#### [What you are asked to do]
Every line of the data that contains the string "remove" must be copied.

#### [Information provided]
((
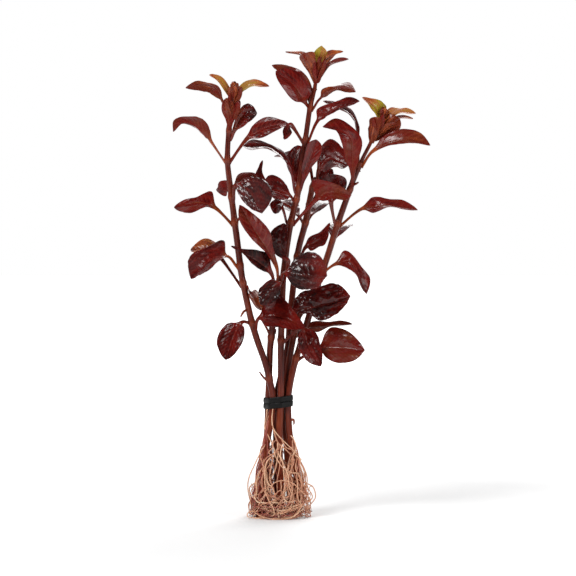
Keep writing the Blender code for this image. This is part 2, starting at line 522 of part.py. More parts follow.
def make_stem(stem, material, collection):
    """A stem with swollen nodes, its cut foot flat on the floor, and its stubs fused to it."""
    points = []
    radii = []
    for height in ring_heights(stem):
        at_node = any(abs(height - node) < CLOSEST_RINGS / 2 for node in STEMS[stem]["nodes"])
        # The foot's last short stretch is upright, so that its cut is level
        points.append(stem_centre(stem, height) if height > FOOT_STRAIGHT
                      else Vector((*stem_centre(stem, 0.0).xy, height)))
        radii.append(stem_radius(height) * (NODE_SWELLING if at_node else 1.0))
    body = tube(points, radii, STEM_SIDES_STEP, collection)
    stubs = [tube([Vector(point) for point in stub], STUB_RADII, 0, collection)
             for stub in STEMS[stem]["stubs"]]
    return united("stem_" + stem, body, stubs, material, collection)


def curve_through(knots, points, place):
    """The point at a place on a smooth curve that passes each given point at its knot."""
    last = len(knots) - 1
    index = max(i for i in range(last) if knots[i] <= place)

    def slope(at):
        if at in (0, last):
            near = min(at + 1, last)
            return (points[near] - points[near - 1]) / (knots[near] - knots[near - 1])
        before, after = knots[at] - knots[at - 1], knots[at + 1] - knots[at]
        rising = (points[at] - points[at - 1]) / before
        leaving = (points[at + 1] - points[at]) / after
        return (rising * after + leaving * before) / (before + after)

    span = knots[index + 1] - knots[index]
    t = (place - knots[index]) / span
    return ((2 * t ** 3 - 3 * t ** 2 + 1) * points[index] + (t ** 3 - 2 * t ** 2 + t) * span * slope(index)
            + (3 * t ** 2 - 2 * t ** 3) * points[index + 1] + (t ** 3 - t ** 2) * span * slope(index + 1))


class Midrib:
    """A leaf's line from its petiole's foot to its tip, and the way its upper side faces."""

    def __init__(self, path_points, petiole_end, faces):
        self.path = smooth_path(path_points)
        self.travelled = lengths_along(self.path)
        self.blade_start = self.travelled[petiole_end * PATH_STEPS]
        self.faces = [Vector(face) for face in faces]

    def at(self, on_blade, share):
        """The centre, the sideways direction and the facing at a share of blade or petiole."""
        length = self.travelled[-1]
        start = self.blade_start if on_blade else 0.0
        span = length - self.blade_start if on_blade else self.blade_start
        distance = start + share * span
        ahead = point_at(self.path, self.travelled, min(distance + DIRECTION_REACH, length))
        behind = point_at(self.path, self.travelled, max(distance - DIRECTION_REACH, 0.0))
        facing = self.faces[0].lerp(self.faces[1], share if on_blade else 0.0)
        side = (ahead - behind).normalized().cross(facing).normalized()
        return point_at(self.path, self.travelled, distance), side, facing


def blade_margins(midrib, form):
    """Both margins at MARGIN_SHARES: in the planes the blade faces, or a plain width's oval."""
    places = [midrib.at(True, share) for share in MARGIN_SHARES]
    base, tip = places[0][0], places[-1][0]
    inner = places[1:-1]
    if isinstance(form, tuple):
        left, right = [[Vector((x, centre.y - (facing.x * (x - centre.x) + facing.z * (z - centre.z))
                                / facing.y, z))
                        for (centre, side, facing), (x, z) in zip(inner, margin)] for margin in form]
        if (right[1] - left[1]).dot(inner[1][1]) < 0:
            left, right = right, left
    else:
        left, right = [[centre + side * (hand * form / 2 * part)
                        for (centre, side, facing), part in zip(inner, PLAIN_BLADE)] for hand in (-1, 1)]
    return [[base, *left, tip], [base, *right, tip]]


def leaf_object(name, midrib, stations, form, material, collection):
    """A leaf as a solid: a grid laid along its midrib and between its margins, made thick.

    stations are (on the blade, share of that length) pairs.
    """
    margins = blade_margins(midrib, form)
    cage = bmesh.new()
    rows = len(stations) - 1
    bmesh.ops.create_grid(cage, x_segments=2, y_segments=rows, size=1.0)
    placed = {}
    for row, (on_blade, share) in enumerate(stations):
        centre, side, _ = midrib.at(on_blade, share)
        least = max(PETIOLE_WIDTH / 2 * (1 - share), BLADE_TIP_HALF_WIDTH) if on_blade else PETIOLE_WIDTH / 2
        placed[(row, 0)] = centre
        for hand, margin in ((-1, margins[0]), (1, margins[1])):
            reached = curve_through(MARGIN_SHARES, margin, share) - centre if on_blade else Vector()
            placed[(row, hand)] = centre + reached + side * hand * max(least - reached.length, 0.0)
    weights = {}
    for vert in cage.verts:
        row = round((vert.co.y + 1) / 2 * rows)
        column = round(vert.co.x)
        vert.co = placed[(row, column)] * MM
        on_blade, share = stations[row]
        thin = on_blade and share > 0
        weights[vert.index] = BLADE_THICKNESS / PETIOLE_WIDTH if thin else PETIOLE_DEPTH_SHARE
    bmesh.ops.recalc_face_normals(cage, faces=cage.faces)
    mesh = bpy.data.meshes.new(name)
    cage.to_mesh(mesh)
    cage.free()
    made = add_object(name, mesh, material, collection)
    group = made.vertex_groups.new(name="thickness")
    for index, weight in weights.items():
        group.add([index], weight, "REPLACE")
    shell = made.modifiers.new("thickness", "SOLIDIFY")
    shell.thickness = PETIOLE_WIDTH * MM
    shell.offset = 0.0
    shell.vertex_group = "thickness"
    shell.use_even_offset = False
    return made


def make_leaf(name, material, collection):
    """A grown leaf, its petiole starting a hair off its stem at the node."""
    stem, node, rib, form, face, tip_face = LEAVES[name]
    rib = [Vector(point) for point in rib]
    axis = stem_centre(stem, node)
    outward = Vector((rib[0].x - axis.x, rib[0].y - axis.y, 0.0)).normalized()
    reach = stem_radius(node) * NODE_SWELLING + TOUCH_GAP + PETIOLE_WIDTH / 2
    start = axis + outward * reach
    stations = [(False, share) for share in PETIOLE_STATIONS]
    stations += [(True, share) for share in BLADE_STATIONS]
    midrib = Midrib([start, *rib], 1, (face, tip_face or face))
    return leaf_object("leaf_" + name, midrib, stations, form, material, collection)


def make_shoot_tip(tip, material, collection):
    """A growing tip: the end of the stem, its bud and its young leaves, grown together."""
    line = [Vector(point) for point in SHOOT_TIPS[tip]["line"]]
    radii = [YOUNG_STEM_RADIUS] * (len(line) - 1) + [YOUNG_STEM_RADIUS * TIP_END_TAPER]
    body = tube(line, radii, STEM_SIDES_STEP, collection)
    stations = [(True, share) for share in YOUNG_STATIONS]
    young = []
    for rib, form, face in SHOOT_TIPS[tip]["leaves"]:
        midrib = Midrib([Vector(point) for point in rib], 0, (face, face))
        young.append(leaf_object("young", midrib, stations, form, material, collection))
    return united("shoot_tip_" + tip, body, young, material, collection)


def farthest_stem(direction, heights):
    """The centre of the stem that reaches farthest in a level direction, and how far it reaches."""
    centres = [stem_centre(stem, height) for stem in STEMS for height in heights]
    centre = max(centres, key=lambda point: (point.xy - BUNCH_AXIS).dot(direction))
    reach = (centre.xy - BUNCH_AXIS).dot(direction) + stem_radius(centre.z) * NODE_SWELLING
    return centre.xy, reach


def band_points():
    """The centre line of the band: twice round the stems, the two turns crossing at the back."""
    stand_off = stem_radius(BAND_HEIGHT) + TOUCH_GAP + BAND_HALF_THICKNESS + BAND_CORNER_ROOM
    heights = (BAND_HEIGHT - BAND_ZONE, BAND_HEIGHT + BAND_ZONE)
    hull = []
    outward = []
    for step in range(HULL_STEPS + 1):
        angle = 2 * math.pi * step / HULL_STEPS + math.pi / 2
        direction = Vector((math.cos(angle), math.sin(angle)))
        centre = farthest_stem(direction, heights)[0]
        hull.append(centre + direction * stand_off)
        outward.append(direction)
    travelled = lengths_along(hull)
    points = []
    for step in range(2 * BAND_STEPS_A_TURN):
        through = step % BAND_STEPS_A_TURN / BAND_STEPS_A_TURN
        near = max(0.0, 1 - min(through, 1 - through) / BAND_CROSSING_SHARE)
        upper = step < BAND_STEPS_A_TURN
        outer = upper == (through < 0.5)
        flat = point_at(hull, travelled, through * travelled[-1])
        if outer:
            away = point_at(outward, travelled, through * travelled[-1]).normalized()
            flat = flat + away * (2 * BAND_HALF_THICKNESS + BAND_CROSSING_GAP) * min(1.0, 2 * near)
        rise = (1 if upper else -1) * (1 - near) * BAND_TURN_RISE
        tilt = (flat.x - BUNCH_AXIS.x) * BAND_TILT
        points.append(Vector((flat.x, flat.y, BAND_HEIGHT + tilt + rise)))
    return points


def make_band(material, collection):
    """The rubber band, a flat strand swept along its line."""
    section = bpy.data.curves.new("band_section", "CURVE")
    section.dimensions = "2D"
    outline = section.splines.new("POLY")
    outline.points.add(BAND_SECTION_SIDES - 1)
    outline.use_cyclic_u = True
    for index, corner in enumerate(outline.points):
        angle = 2 * math.pi * (index + 0.5) / BAND_SECTION_SIDES
        corner.co = (BAND_HALF_THICKNESS * MM * math.cos(angle),
                     BAND_HALF_HEIGHT * MM * math.sin(angle), 0.0, 1.0)
    guide = bpy.data.objects.new("band_section", section)
    collection.objects.link(guide)
    curve = bpy.data.curves.new("rubber_band", "CURVE")
    curve.dimensions = "3D"
    curve.twist_mode = "Z_UP"
    curve.bevel_mode = "OBJECT"
    curve.bevel_object = guide
    line = band_points()
    spline = curve.splines.new("POLY")
    spline.points.add(len(line) - 1)
    spline.use_cyclic_u = True
    for target, point in zip(spline.points, line):
        target.co = (*(point * MM), 1.0)
    loop = curve_to_mesh_object(curve, collection)
    bpy.data.objects.remove(guide)
    mesh = loop.data
    bpy.data.objects.remove(loop)
    return add_object("rubber_band", mesh, material, collection)


def skirt_point(angle, height, stand_off):
    """A point of the root skirt: on its outline, and clear of the stems inside it."""
    direction = Vector((math.cos(angle), math.sin(angle)))
    clear = farthest_stem(direction, [height])[1] + TOUCH_GAP + ROOT_STRAND_RADIUS
    reach = max(between(SKIRT, height) - ROOT_STRAND_RADIUS, clear) + stand_off
    flat = BUNCH_AXIS + direction * reach
    return Vector((flat.x, flat.y, height))


def root_strand(number):
    """The line of one strand: down the skirt in slow waves, then out along the floor."""
    start = 2 * math.pi * number / ROOT_STRANDS
    line = []
    for height in ROOT_STRAND_HEIGHTS:
        sway = STRAND_SWAY[0] * math.sin(height / STRAND_SWAY[1] + STRAND_SWAY[2] * number)
        bulge = STRAND_BULGE[0] * (1 + math.sin(height / STRAND_BULGE[1] + STRAND_BULGE[2] * number))
        line.append(skirt_point(start + sway, height, bulge))
    hand = (-1) ** number
    line.append(skirt_point(start + hand * STRAND_TURNS[0], ROOT_STRAND_FOOT, 0.0))
    line.append(skirt_point(start + hand * STRAND_TURNS[1], ROOT_STRAND_FOOT, STRAND_END_OUT))
    return line


def make_root_tuft(material, collection):
    """The root tuft: strands that hang as a skirt, joined by the coil they lie in on the floor."""
    coil = []
    for step in range(ROOT_COIL_STEPS):
        angle = 2 * math.pi * step / ROOT_COIL_STEPS
        wave = ROOT_COIL_WAVE_HEIGHT * math.sin(ROOT_COIL_WAVES * angle)
        coil.append(skirt_point(angle, ROOT_STRAND_FOOT, wave))
    body = tube(coil, [ROOT_STRAND_RADIUS] * len(coil), 0, collection, closed=True)
    strands = []
    for number in range(ROOT_STRANDS):
        line = root_strand(number)
        strands.append(tube(line, [ROOT_STRAND_RADIUS] * len(line), 0, collection))
    return united("root_tuft", body, strands, material, collection)


def build():
    for old in list(bpy.data.objects):
        bpy.data.objects.remove(old)
    bunch = bpy.data.collections.new("ludwigia_repens")
    bpy.context.scene.collection.children.link(bunch)
    stem_brown = principled("stem_brown", (0.13, 0.028, 0.014), 0.4)
    leaf_red = principled("leaf_red", (0.12, 0.01, 0.012), 0.25)
    young_green = principled("young_green", (0.33, 0.17, 0.03), 0.35)
    rubber_black = principled("rubber_black", (0.012, 0.012, 0.013), 0.5)
    root_tan = principled("root_tan", (0.62, 0.32, 0.2), 0.55)
    for stem in STEMS:
        make_stem(stem, stem_brown, bunch)
    for leaf in LEAVES:
        make_leaf(leaf, leaf_red, bunch)
    for tip in SHOOT_TIPS:
        make_shoot_tip(tip, young_green, bunch)
    make_band(rubber_black, bunch)
    make_root_tuft(root_tan, bunch)


build()
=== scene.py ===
"""The looks of a tied bunch of Ludwigia repens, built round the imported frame.

Lengths in the tables are millimetres: x to the right, y to the back, z up and the floor at z = 0.
Meshes, lamps and the camera are in metres.
"""
import math
import random
from types import SimpleNamespace

import bpy
import numpy as np
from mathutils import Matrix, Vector, noise


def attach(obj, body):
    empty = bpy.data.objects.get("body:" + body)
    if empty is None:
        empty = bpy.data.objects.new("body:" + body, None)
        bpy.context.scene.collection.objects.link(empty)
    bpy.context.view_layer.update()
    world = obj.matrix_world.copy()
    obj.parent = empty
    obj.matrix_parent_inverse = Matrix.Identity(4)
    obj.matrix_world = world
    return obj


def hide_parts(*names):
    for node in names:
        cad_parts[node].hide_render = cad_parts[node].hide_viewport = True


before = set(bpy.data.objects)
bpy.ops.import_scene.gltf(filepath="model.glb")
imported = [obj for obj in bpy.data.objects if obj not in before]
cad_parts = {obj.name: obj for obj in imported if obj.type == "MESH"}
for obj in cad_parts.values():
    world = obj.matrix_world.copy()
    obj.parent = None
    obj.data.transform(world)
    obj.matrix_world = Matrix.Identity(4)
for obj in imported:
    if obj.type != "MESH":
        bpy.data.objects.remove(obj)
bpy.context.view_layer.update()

MM = 0.001

# Stems
STEM_RADII = [(0.0, 1.7), (90.0, 1.6), (150.0, 1.58), (185.0, 1.3), (230.0, 1.15)]
YOUNG_STEM_RADIUS = 1.15
YOUNG_STEM_SIDES = 16
NODE_SWELLING = 0.2
NODE_HALF_LENGTH = 1.6
STEM_RING_STEP = 0.7
STEM_SIDES = 28
STEM_RIDGES = 7
STEM_RIDGE_HEIGHT = 0.045
STEM_RIDGE_TWIST = 0.012
LUMP_HEIGHT = 0.05
SCAR_HEIGHT = 0.07
STUB_RADII = (0.75, 0.6, 0.55, 0.35)
STUB_SIDES = 12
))
#### [Solution]
    bpy.data.objects.remove(guide)
    bpy.data.objects.remove(loop)
        bpy.data.objects.remove(old)
        bpy.data.objects.remove(obj)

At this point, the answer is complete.